GIVEN PROBLEM
Search the listing below for the word "JSON" and copy each line that holds it.

Items from a data source:
-*-

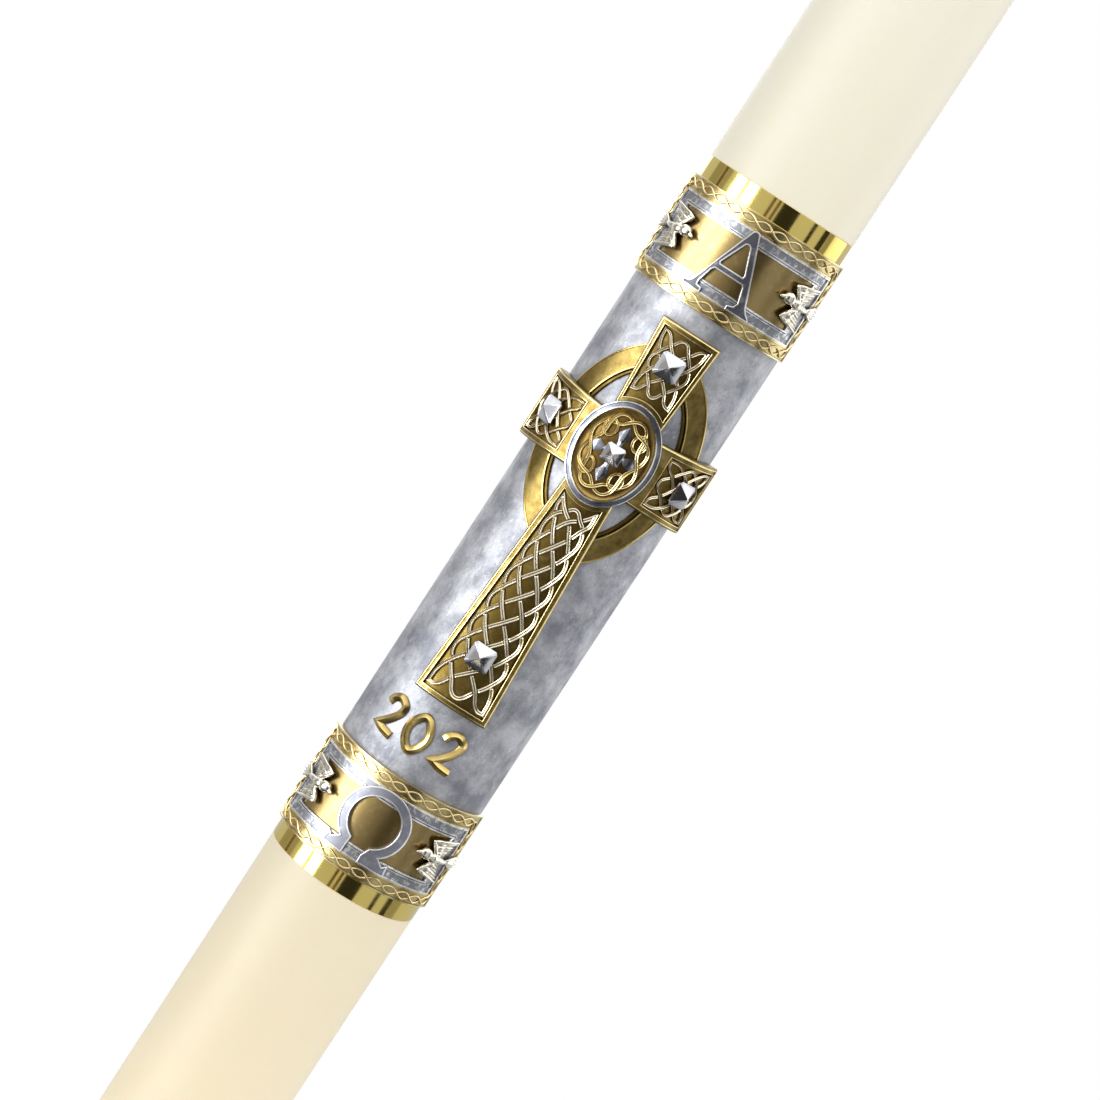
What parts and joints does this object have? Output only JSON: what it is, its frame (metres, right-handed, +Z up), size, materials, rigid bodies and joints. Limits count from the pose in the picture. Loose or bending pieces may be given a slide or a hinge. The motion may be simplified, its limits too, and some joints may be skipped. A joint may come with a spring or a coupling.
{
  "type": "decorated pillar candle",
  "caption": "Tall round wax pillar candle with a metal-leaf sleeve, wrapped letter plaques, a ringed cross in relief and pull-out nails.",
  "frame": {"origin": "centre of the round base, on the surface that the candle stands on", "axes": "+Z up along the candle's axis, -Y out of the ornamented front, +X to a viewer's right"},
  "size_m": [0.0858, 0.0875, 0.9334],
  "materials": {
    "ivory_wax": "satin",
    "wick_cotton": "matte",
    "silver_leaf": "satin",
    "polished_gold_foil": "polished",
    "gilded_wax": "satin",
    "gilded_knotwork": "satin",
    "silvered_knotwork": "satin",
    "silvered_wax": "satin",
    "silvered_doves": "satin",
    "gilded_numerals": "gloss",
    "silver_nail_head": "polished",
    "steel_pin": "satin"
  },
  "bodies": {
    "candle": {"wax_pillar": "ivory_wax", "wick": "wick_cotton", "silver_leaf_sleeve": "silver_leaf", "lower_gold_foil": "polished_gold_foil", "upper_gold_foil": "polished_gold_foil", "alpha_plaque": "gilded_wax", "omega_plaque": "gilded_wax", "cross_body": "gilded_wax", "ring_lower_left": "gilded_wax", "ring_lower_right": "gilded_wax", "ring_upper_left": "gilded_wax", "ring_upper_right": "gilded_wax", "medallion_disc": "gilded_wax", "alpha_border_knotwork": "gilded_knotwork", "omega_border_knotwork": "gilded_knotwork", "medallion_knotwork": "gilded_knotwork", "cross_head_knotwork": "silvered_knotwork", "cross_shaft_knotwork": "silvered_knotwork", "cross_left_knotwork": "silvered_knotwork", "cross_right_knotwork": "silvered_knotwork", "alpha_frame": "silvered_wax", "omega_frame": "silvered_wax", "alpha_letter": "silvered_wax", "omega_letter": "silvered_wax", "medallion_rim": "silvered_wax", "medallion_cross": "silvered_wax", "alpha_dove_left": "silvered_doves", "alpha_dove_right": "silvered_doves", "omega_dove_left": "silvered_doves", "omega_dove_right": "silvered_doves", "year_digit_first": "gilded_numerals", "year_digit_second": "gilded_numerals", "year_digit_third": "gilded_numerals"},
    "nail_centre": {"nail_head_centre": "silver_nail_head", "nail_pin_centre": "steel_pin"},
    "nail_top": {"nail_head_top": "silver_nail_head", "nail_pin_top": "steel_pin"},
    "nail_foot": {"nail_head_foot": "silver_nail_head", "nail_pin_foot": "steel_pin"},
    "nail_left": {"nail_head_left": "silver_nail_head", "nail_pin_left": "steel_pin"},
    "nail_right": {"nail_head_right": "silver_nail_head", "nail_pin_right": "steel_pin"}
  },
  "joints": [
    {"name": "nail_centre_pull", "type": "slide", "parent": "candle", "child": "nail_centre", "axis": [0, -1, 0], "range_m": [0, 0.02]},
    {"name": "nail_top_pull", "type": "slide", "parent": "candle", "child": "nail_top", "axis": [0, -1, 0], "range_m": [0, 0.02]},
    {"name": "nail_foot_pull", "type": "slide", "parent": "candle", "child": "nail_foot", "axis": [0, -1, 0], "range_m": [0, 0.02]},
    {"name": "nail_left_pull", "type": "slide", "parent": "candle", "child": "nail_left", "axis": [-0.7848, -0.6198, 0], "range_m": [0, 0.02]},
    {"name": "nail_right_pull", "type": "slide", "parent": "candle", "child": "nail_right", "axis": [0.7848, -0.6198, 0], "range_m": [0, 0.02]}
  ]
}
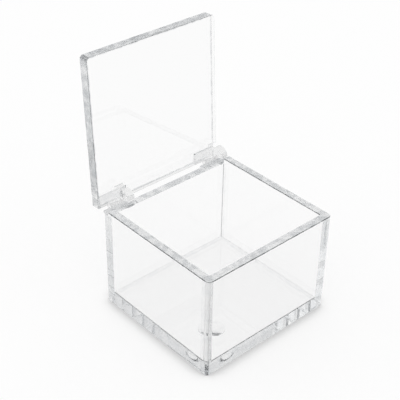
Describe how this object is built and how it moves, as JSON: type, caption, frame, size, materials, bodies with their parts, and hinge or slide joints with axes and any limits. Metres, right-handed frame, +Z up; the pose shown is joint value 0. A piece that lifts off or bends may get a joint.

-*-

COMPLETE ANSWER
What parts and joints does this object have? Output only JSON: what it is, its frame (metres, right-handed, +Z up), size, materials, rigid bodies and joints. Limits count from the pose in the picture. Loose or bending pieces may be given a slide or a hinge. The motion may be simplified, its limits too, and some joints may be skipped. A joint may come with a spring or a coupling.
Describe how this object is built and how it moves, as JSON: type, caption, frame, size, materials, bodies with their parts, and hinge or slide joints with axes and any limits. Metres, right-handed frame, +Z up; the pose shown is joint value 0. A piece that lifts off or bends may get a joint.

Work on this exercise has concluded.